Dengan mengacu ke hasil analisis Hamdi itu, Hasan menyimpulkan bahwa pengaruh bansos terhadap pilihan politik masyarakat adalah 29 persen pangkat dua yang berarti 8 persen. Artinya, pengaruh bansos sangat kecil. "Jadi dari 100 bansos, pengaruhnya 8 persen. Kalau nyebar bansos (kepada 100 orang), kira-kira pengaruhnya ke 8 orang," ujar Hasan.
Lebih lanjut, Hasan menyebut berdasarkan pengalamannya sebagai periset statistik selama 18 tahun terakhir, dirinya menemukan bahwa bansos memang tak berpengaruh terhadap keterpilihan calon pejawat (incumbent). Kalau bansos berpengaruh terhadap tingkat keterpilihan, ujar dia, tidak mungkin Jokowi bisa mengalahkan Fauzi Bowo yang merupakan Gubernur DKI Jakarta pejawat dalam Pilgub DKI 2012.
Pasalnya, ujar dia, saat pilkada level provinsi dan kabupaten/kota biasanya calon pejawat juga menyebarkan bansos secara masif. Namun, itu tak berpengaruh.

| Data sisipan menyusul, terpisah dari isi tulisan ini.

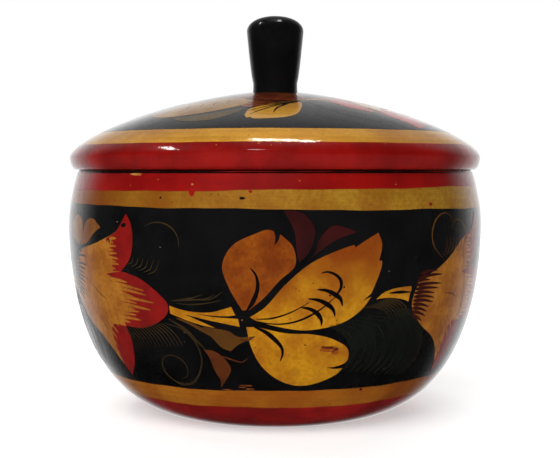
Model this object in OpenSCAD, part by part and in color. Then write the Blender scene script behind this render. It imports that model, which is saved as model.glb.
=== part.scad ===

Jika penyaluran bansos berpengaruh, lanjut dia, tak mungkin pula Ganjar Pranowo sebagai penantang bisa mengalahkan Gubernur Jawa Tengah Bibit Waluyo dalam Pilgub Jawa Tengah 2013. Begitu pula, Khofifah Indar Parawansa yang bisa mengalahkan calon pejawat Saifullah Yusuf dalam Pilgub Jawa Timur 2018.
"Kalau ada hubungan antara bansos dengan keterpilihan, Anies tidak bisa menang lawan Ahok," kata Hasan merujuk pada Pilgub DKI 2017 ketika Anies sebagai penantang berhasil mengalahkan Ahok yang merupakan gubernur pejawat.
Hasan menjelaskan, kemenangan calon pejawat biasanya bukan karena bansos, tapi karena dia dianggap lebih baik dari pada penantang. "Kalau calon lawannya dianggap lebih baik, mau kasih bansos berapa pun petahana akan kalah," ujarnya.